Observer GigaFlow is designed to fill available storage space, i.e. data storage is based on storage capacity rather than time.
On a system with unlimited storage, all data would be retained forever.
In practice, the quantity of data stored in the working database is limited by the capacity of the disk drive where the database resides. Additionally, Observer GigaFlow can set aside space on the drive for health monitoring. We recommend that this is always enabled.
As the disk drive reaches capacity, Observer GigaFlow must remove data. This is done by age, i.e. the oldest data are removed first. Until recently, when flow data was removed from the database, it was simply deleted.
However, long term storage of flow data may be useful in some situations, e.g. to meet compliance objectives or to support investigations.
In the newest builds, we have introduced an archiving feature that allows indefinite storage of the most detailed Forensics data.
Storage Settings and the new Archiving Feature
You can find these settings in the application at System > Global > Storage Settings
In the Storage settings box, you can:
- Enable or disable drive space monitoring.
- Set the drive to monitor, e.g. C:/.
- Set the minimum free space allowed (GB).
- Set the default device storage space (GB).
- Set the minimum forensics storage (Days), e.g. 21. After this time, flowsec records will be deleted.
- Set the IP search storage (Days), e.g. 21. After this time, IP address history will be deleted.
- Set the forensics table cache size, e.g. 10,000. This is the number of entries cached before writing to disk.
- Set the forensic table cache age (milliseconds), e.g. 10,000. After 10 seconds, the forensic data is written to disk.
- Set the forensic cache storage size, e.g. 40,000.
- Enter forensics indexes. This is a comma-delimited list of forensics table field names, e.g. "srcadd,dstadd,appid". See Reports > Forensics in the Reference Manual for more.
- Set the forensic rollup age (Days), e.g. 4 days, period after which data should be rolled into daily tables.
- Set the event storage period (Days), e.g. 100 days, how long events should be recorded for.
- Set the ARP storage period (Days), e.g. 100 days, how long ARP entries should be recorded for.
- Set the CAM storage period (Days), e.g. 100 days, how long ARP entries should be recorded for.
- Set the event summary storage period (Days), e.g. 200 days.
- Set the interface summary storage period (Days), e.g. 200 days.
- Enable or disable Auto Tune of the Postgres database. Yes or No.
And, in the newest builds of Observer GigaFlow:
- Set archive folder location, default is c:\temp\
- Import existing archive(s).
- Enable archiving.
Data Retention and Rollup and the new Archiving Feature
You can find this information in the manual at System > Global > Data Retention and Rollup
The minimum Forensics data storage is 21 days. Forensics data is the lowest level flow data stored by Observer GigaFlow. Forensics data is stored in tables for up to four hours to speed up search and reporting.
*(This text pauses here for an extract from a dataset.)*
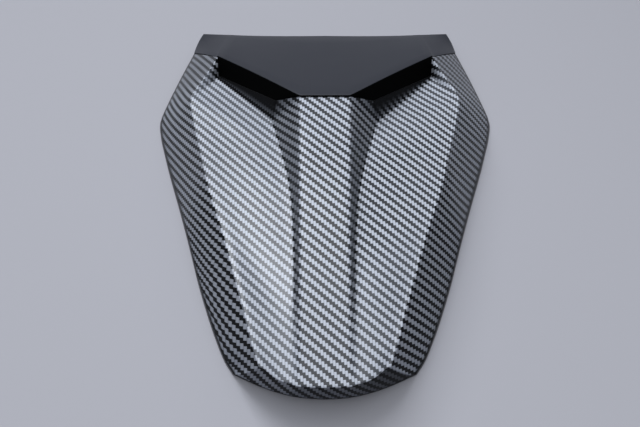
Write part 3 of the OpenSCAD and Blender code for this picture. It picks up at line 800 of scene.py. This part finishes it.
def turned(centre, profile, sides):
    """Points and faces of a closed turned shape; the profile starts and ends on the axis."""
    turns = [(math.cos(2 * math.pi * k / sides), math.sin(2 * math.pi * k / sides)) for k in range(sides)]
    rings = [[(centre[0] + r * x, centre[1] + r * y, z) for x, y in turns] for r, z in profile[1:-1]]
    points = [(centre[0], centre[1], profile[0][1])] + [p for ring in rings for p in ring]
    points.append((centre[0], centre[1], profile[-1][1]))
    faces = [(0, 1 + (k + 1) % sides, 1 + k) for k in range(sides)]
    for r in range(len(rings) - 1):
        a, b = 1 + r * sides, 1 + (r + 1) * sides
        faces += [(a + k, a + (k + 1) % sides, b + (k + 1) % sides, b + k) for k in range(sides)]
    last, end = 1 + (len(rings) - 1) * sides, len(points) - 1
    faces += [(last + k, last + (k + 1) % sides, end) for k in range(sides)]
    return points, faces


post_points, post_faces = [], []
for s in POST_ROWS:
    spot_in = main_row(s, SHELL_T)[POST_COLUMN]
    for side in (-1, 1):
        top, bore_end = spot_in[2] + INTO_WALL, POST_FOOT + BORE_DEPTH
        profile = [(0, top), (POST_R, top), (POST_R, POST_FOOT + POST_CHAMFER), (POST_R - POST_CHAMFER, POST_FOOT),
                   (BORE_R + LEAD_IN, POST_FOOT), (BORE_R, POST_FOOT + LEAD_IN), (BORE_R, bore_end), (0, bore_end)]
        points, faces = turned((side * spot_in[0], spot_in[1]), profile, POST_SIDES)
        post_faces += [tuple(len(post_points) + k for k in face) for face in faces]
        post_points += points
posts = put("shell_posts", post_points, post_faces, [bare_abs])
soften(posts, 40)
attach(posts, "root")
print("posts", len(post_points), "points")

# %% [markdown]
# ## The front cap
# The cap is one matt moulding: a ramp that falls to the rider, a facet at each side and
# a lip behind, in shade. Its creases are only a little rounded, so the smooth copy keeps
# edges over 34 degrees sharp. The lip is found by the way its faces point: back, towards
# the tail, above the lowest edge; it gets a near-black copy of the cap's plastic as painted shade.

# %% Dress the cap
def welded(name, source):
    """A copy of a solid: its loose triangles are joined at their points."""
    data = source.data.copy()
    data.materials.clear()
    made = bpy.data.objects.new(name, data)
    bpy.context.scene.collection.objects.link(made)
    work = bmesh.new()
    work.from_mesh(data)
    bmesh.ops.remove_doubles(work, verts=work.verts, dist=2e-6)
    bmesh.ops.dissolve_degenerate(work, edges=work.edges, dist=1e-6)
    work.to_mesh(data)
    work.free()
    data.update()
    return made


CAP_EDGE = 34
LIP_BACK, SIDE_LIP_BACK, SIDE_LIP_OUT = 0.25, 0.1, 0.5
LIP_LOW, SIDE_LIP_FRONT = 40 * MM, 105 * MM
cap = welded("cap_skin", node["front_cap"])
soften(cap, CAP_EDGE)
cap.data.materials.append(cap_abs)
cap.data.materials.append(lip_painted_shade)
for face in cap.data.polygons:
    out, back = abs(face.normal.x), -face.normal.y
    side_lip = back > SIDE_LIP_BACK and out > SIDE_LIP_OUT and face.center.y < SIDE_LIP_FRONT
    # Painted shade on the lip's faces.
    if (side_lip or back > LIP_BACK) and face.center.z > LIP_LOW:
        face.material_index = 1
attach(cap, "root")
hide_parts("front_cap")

# %% [markdown]
# ## The solids that stay
# The tray, its plates and bolts and the bumpers are plain shapes that the solids already
# show in full, so their own meshes stay and only get their finish.

# %% Dress the solids that stay
def dress(name, material):
    """Gives a solid its finish; its mesh and place stay."""
    data = node[name].data
    data.materials.clear()
    data.materials.append(material)


SCREWS = [f"shell_screw_{k}" for k in range(1, 7)] + ["cap_screw_left", "cap_screw_right"]
for name in node:
    if name in ("shell", "front_cap") or name in SCREWS:
        continue
    if name == "tray":
        dress(name, tray_abs)
    elif name.startswith("bumper"):
        dress(name, black_rubber)
    elif name == "striker_loop":
        dress(name, rod_steel)
    elif name == "striker_plate" or name in ("tongue_left", "tongue_right"):
        dress(name, sheet_steel)
    else:
        dress(name, zinc_steel)

# %% [markdown]
# ## Eight screws from one rule
# Eight pan-head screws with a flange hold the shell and cap to the tray, heads down.
# They are all the same, so a Geometry Nodes tree builds one screw from its named sizes
# and sets a copy on each seat, turned by a random angle, as screws end up in life.

# %% Geometry tree
class Tree:
    """A Geometry Nodes group with named inputs."""

    def __init__(self, name):
        self.group = bpy.data.node_groups.new(name, "GeometryNodeTree")
        self.group.interface.new_socket("Geometry", in_out="INPUT", socket_type="NodeSocketGeometry")
        self.group.interface.new_socket("Geometry", in_out="OUTPUT", socket_type="NodeSocketGeometry")
        self.inputs = self.group.nodes.new("NodeGroupInput")
        self.identifiers = {}

    def size(self, name, kind="Float"):
        made = self.group.interface.new_socket(name, in_out="INPUT", socket_type="NodeSocket" + kind)
        self.identifiers[name] = made.identifier
        return self.inputs.outputs[name]

    def node(self, kind, settings=None, **sockets):
        made = self.group.nodes.new(kind)
        for name, setting in (settings or {}).items():
            setattr(made, name, setting)
        for name, item in sockets.items():
            socket = made.inputs[int(name[1:])] if name[1:].isdigit() else made.inputs[name.replace("_", " ")]
            if isinstance(item, bpy.types.NodeSocket):
                self.group.links.new(item, socket)
            else:
                socket.default_value = item
        return made

    def maths(self, operation, a, b):
        return self.node("ShaderNodeMath", {"operation": operation}, _0=a, _1=b).outputs[0]

    def vector(self, x=0.0, y=0.0, z=0.0):
        return self.node("ShaderNodeCombineXYZ", None, X=x, Y=y, Z=z).outputs[0]

    def mesh(self, kind, settings=None, **sockets):
        return self.node("GeometryNodeMesh" + kind, settings, **sockets).outputs["Mesh"]

    def move(self, geometry, z, scale=(1, 1, 1)):
        made = self.node("GeometryNodeTransform", None, Geometry=geometry, Translation=self.vector(z=z), Scale=scale)
        return made.outputs[0]


# %% Screw tree
FLANGE_SIDES, SHANK_SIDES, DOME_RINGS = 48, 32, 24
TIP_LENGTH, TIP_TAPER, SLOT_REACH = 2 * MM, 0.5, 1.25


def screw_tree():
    """One screw with its seat at z = 0, head down, set on every point of the input."""
    tree = Tree("screws")
    flange_r, flange_t = tree.size("Flange radius"), tree.size("Flange thickness")
    head_r, head_h = tree.size("Head radius"), tree.size("Head height")
    shank_r, shank_l = tree.size("Shank radius"), tree.size("Shank length")
    slot_w, slot_d = tree.size("Slot width"), tree.size("Slot depth")
    seed, material = tree.size("Seed", "Int"), tree.size("Material", "Material")
    cylinder = {"fill_type": "NGON"}
    flange = tree.mesh("Cylinder", cylinder, Vertices=FLANGE_SIDES, Radius=flange_r, Depth=flange_t)
    flange = tree.move(flange, tree.maths("MULTIPLY", flange_t, -0.5))
    dome = tree.mesh("UVSphere", None, Segments=FLANGE_SIDES, Rings=DOME_RINGS, Radius=head_r)
    flat = tree.vector(1.0, 1.0, tree.maths("DIVIDE", head_h, head_r))
    dome = tree.move(dome, tree.maths("MULTIPLY", flange_t, -1.0), flat)

    # The dome loses its upper half, and the cross of the driver is cut from below.
    low = tree.maths("MULTIPLY", tree.maths("ADD", flange_t, head_h), -1.0)
    arm_length, arm_height = tree.maths("MULTIPLY", head_r, SLOT_REACH), tree.maths("MULTIPLY", slot_d, 2.0)
    cutters = [tree.move(tree.mesh("Cube", None, Size=tree.vector(*sides, arm_height)), low)
               for sides in ((arm_length, slot_w), (slot_w, arm_length))]
    lid = tree.maths("MULTIPLY", head_r, 3.0)
    lid_z = tree.maths("SUBTRACT", tree.maths("MULTIPLY", lid, 0.5), tree.maths("MULTIPLY", flange_t, 0.5))
    cutters.append(tree.move(tree.mesh("Cube", None, Size=tree.vector(lid, lid, lid)), lid_z))
    cut = tree.node("GeometryNodeMeshBoolean", {"operation": "DIFFERENCE"}, _0=dome)
    for cutter in cutters:
        tree.group.links.new(cutter, cut.inputs[1])

    shank = tree.mesh("Cylinder", cylinder, Vertices=SHANK_SIDES, Radius=shank_r, Depth=shank_l)
    shank = tree.move(shank, tree.maths("MULTIPLY", shank_l, 0.5))
    tip = tree.mesh("Cone", cylinder, Vertices=SHANK_SIDES, Radius_Top=tree.maths("MULTIPLY", shank_r, TIP_TAPER),
                    Radius_Bottom=shank_r, Depth=TIP_LENGTH)
    tip = tree.move(tip, shank_l)
    join = tree.node("GeometryNodeJoinGeometry")
    for part in (flange, cut.outputs[0], shank, tip):
        tree.group.links.new(part, join.inputs[0])
    angle = tree.node("FunctionNodeRandomValue", {"data_type": "FLOAT"}, _3=2 * math.pi, Seed=seed)
    placed = tree.node("GeometryNodeInstanceOnPoints", None, Points=tree.inputs.outputs[0],
                       Instance=join.outputs[0], Rotation=tree.vector(z=angle.outputs[1]))
    real = tree.node("GeometryNodeRealizeInstances", None, Geometry=placed.outputs[0])
    painted = tree.node("GeometryNodeSetMaterial", None, Geometry=real.outputs[0], Material=material)
    end = tree.group.nodes.new("NodeGroupOutput")
    tree.group.links.new(painted.outputs[0], end.inputs[0])
    return tree


# %% Screws on their seats
FLANGE, HEAD = 1.2 * MM, 3 * MM
boxes = [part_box(name) for name in SCREWS]
radius = (boxes[0][1][0] - boxes[0][0][0]) / 2
seats = [((low[0] + high[0]) / 2, (low[1] + high[1]) / 2, low[2] + FLANGE + HEAD) for low, high in boxes]
holder = bpy.data.objects.new("screw_seats", bpy.data.meshes.new("screw_seats"))
holder.data.from_pydata(seats, [], [])
bpy.context.scene.collection.objects.link(holder)
screws = screw_tree()
modifier = holder.modifiers.new("screws", "NODES")
modifier.node_group = screws.group
sizes = {"Flange radius": radius, "Flange thickness": FLANGE, "Head radius": 4.32 * MM, "Head height": HEAD,
         "Shank radius": 2.4 * MM, "Shank length": 12 * MM, "Slot width": 1.0 * MM, "Slot depth": 1.8 * MM,
         "Seed": 7, "Material": zinc_steel}
for name, value in sizes.items():
    modifier[screws.identifiers[name]] = value
depsgraph = bpy.context.evaluated_depsgraph_get()
screw_mesh = bpy.data.meshes.new_from_object(holder.evaluated_get(depsgraph), depsgraph=depsgraph)
bpy.data.objects.remove(holder)
screw_mesh.materials.clear()
screw_mesh.materials.append(zinc_steel)
for face in screw_mesh.polygons:
    face.material_index = 0
screw_set = bpy.data.objects.new("pan_screws", screw_mesh)
bpy.context.scene.collection.objects.link(screw_set)
soften(screw_set, 35)
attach(screw_set, "root")
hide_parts(*SCREWS)
heights = [v.co.z / MM for v in screw_mesh.vertices]
print("screws", len(heights), "points, from", round(min(heights), 2), "to", round(max(heights), 2), "mm")

# %% [markdown]
# ## Floor and light
# The cowl stands on a plain pale floor, as in a product picture. A wide soft box hangs
# above and a little towards the tail, so the shadow under the tail stays short. A
# narrower, brighter one at the front left puts the sheen on the left wing, where the film
# also has painted sheen, and a small one at the front right lifts the other side. No lamp
# faces the lip of the cap or the scoops' walls, and their colours carry painted shade as
# well, so they stay nearly black.

# %% Floor
FLOOR_REACH, FLOOR_COLOUR = 3, (0.475, 0.48, 0.533, 1)


def floor():
    """The plain sheet that the cowl stands on."""
    data = bpy.data.meshes.new("floor")
    corners = [(x * FLOOR_REACH, y * FLOOR_REACH, 0) for x, y in ((-1, -1), (1, -1), (1, 1), (-1, 1))]
    data.from_pydata(corners, [], [(0, 1, 2, 3)])
    made = bpy.data.objects.new("floor", data)
    bpy.context.scene.collection.objects.link(made)
    data.materials.append(Sheet("floor").finish(Base_Color=FLOOR_COLOUR, Roughness=0.9))


floor()

# %% Lights
LAMP_DISTANCE, AIM_HEIGHT, LAMP_TINT = 1.6, 0.06, (0.96, 0.98, 1)
WORLD_TINT, WORLD_LIGHT = (0.9, 0.93, 1.0, 1), 0.12


def soft_box(name, azimuth, elevation, width, height, radiance):
    """A soft box turned to the cowl; azimuth runs from +Y to the right, in degrees."""
    a, e = math.radians(azimuth), math.radians(elevation)
    aim = Vector((0, 0, AIM_HEIGHT))
    place = Vector((math.sin(a) * math.cos(e), math.cos(a) * math.cos(e), math.sin(e))) * LAMP_DISTANCE + aim
    lamp = bpy.data.lights.new(name, "AREA")
    lamp.shape, lamp.size, lamp.size_y = "RECTANGLE", width, height
    lamp.energy, lamp.color = radiance * math.pi * width * height, LAMP_TINT
    made = bpy.data.objects.new(name, lamp)
    bpy.context.scene.collection.objects.link(made)
    made.location = place
    made.rotation_euler = (aim - place).to_track_quat("-Z", "Y").to_euler()


soft_box("top", 180, 69, 1.7, 1.4, 1.84)
soft_box("left", -33, 66, 0.65, 1.3, 5.4)
soft_box("right", 34, 48, 0.3, 0.5, 1.2)
world = bpy.data.worlds.new("world")
bpy.context.scene.world = world
world.use_nodes = True
background = world.node_tree.nodes["Background"]
background.inputs["Color"].default_value = WORLD_TINT
background.inputs["Strength"].default_value = WORLD_LIGHT
bpy.context.scene.view_settings.view_transform = "Standard"
print("lamps:", [lamp.name for lamp in bpy.data.lights])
These tables are rolled into one-day tables after the Forensics Rollup Age period; this is four days by default. (see System > Global.)
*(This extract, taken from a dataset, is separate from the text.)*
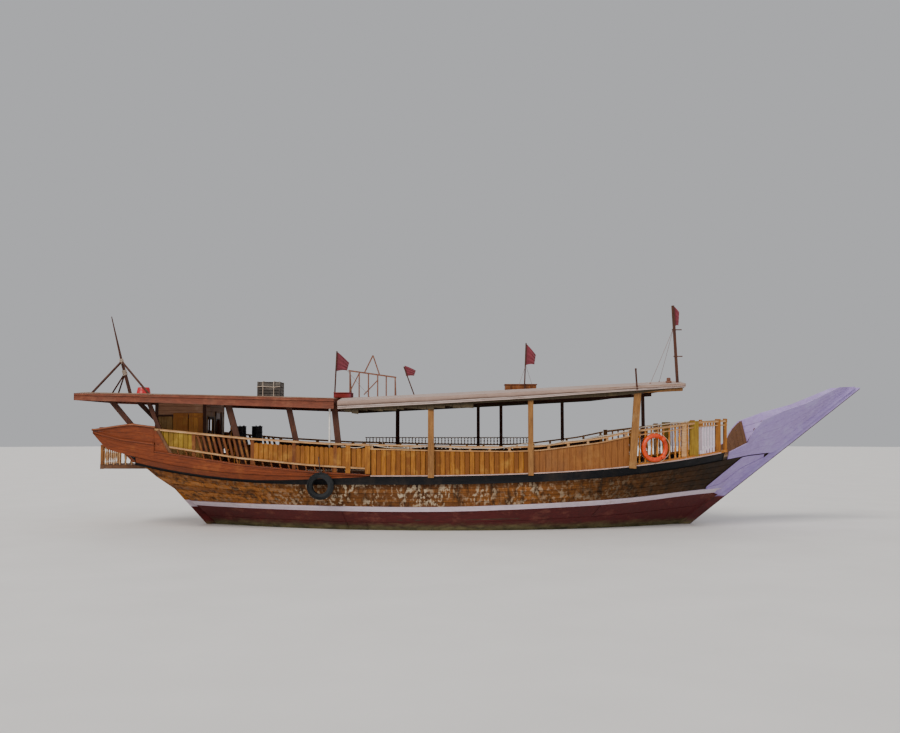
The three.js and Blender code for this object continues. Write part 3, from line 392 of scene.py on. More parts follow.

With drive monitoring enabled, additional space is set aside. Observer GigaFlow will fill the disk drive(s) until the pre-defined minimum amount of free space is left. Observer GigaFlow caps the storage that any particular device is using for forensics data; this is 2 GB per device by default. This cap can be changed globally and on a per device basis which in turn sets an overall cap on the amount of space used by Observer GigaFlow.
|Type||Resolution||Table Duration (default)||Retention||Setting Involved|
|Raw Flows||millisecond||1-hour to 1-day||21 days||Min Free Space, Default Device Storage Space, Min Forensics Storage, Forensics Rollup Age.|
|IP Search||millisecond||1-day||21 days||IP Search Duration.|
|Events||millisecond||4-hour||100 days||Event Storage Period, Event Summary Storage Period.|
|ARP||millisecond||1-day||100 days||ARP Storage Period.|
|CAM||millisecond||1-day||100 days||CAM Storage Period.|
|Interface Summaries||Minute||2-day||200 days||Interface Summary Storage Period.|
|Traffic Summaries||Hour||7-day||200 days||Interface Summary Storage Period.|
With the new archiving feature enabled, old data can be exported to an archive before being removed from the working database, i.e. when device or drive storage limits have been reached.
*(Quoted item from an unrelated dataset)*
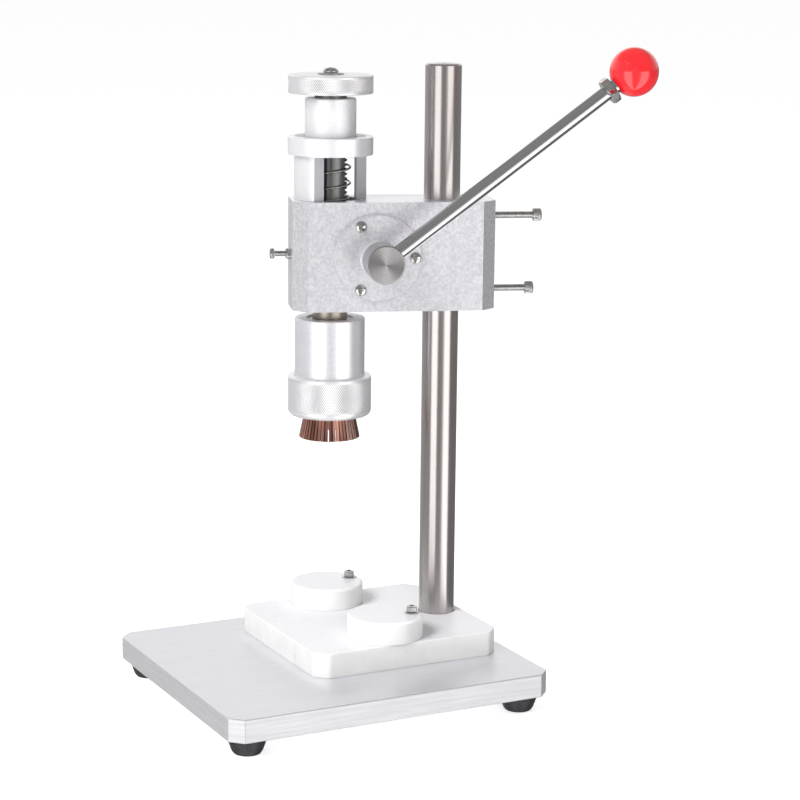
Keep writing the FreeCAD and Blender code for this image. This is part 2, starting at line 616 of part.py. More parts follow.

Storage Notes and Requirements
For performance and stability, we recommend that the data archive is stored on a different disk drive to the main working database.
The archive location must have sufficient storage space.
Additionally, we recommend that the archive drive is backed-up periodically.
Each data export is a stored as a separate archive file.
The archive feature can be used together with, or separately from, other archive arrangements. For example, the Observer GigaFlow working database may be located on storage that supports 'snapshot' features. Finally, the archived flow data retains all 'enrichment' provided by Observer GigaFlow during its initial processing.
Importing Archive Data
Archive data can be reimported into Observer GigaFlow. Reinstated archive data is restored to the database and clearly labelled. Reinstated archive data is sticky, i.e. it is not automatically removed from the database and must be manually deleted.
For this reason, we recommend that a separate Observer GigaFlow instance is used to work with retrieved archive data.
In summary, the new archive feature provides an efficient way to store Observer GigaFlow data indefinitely.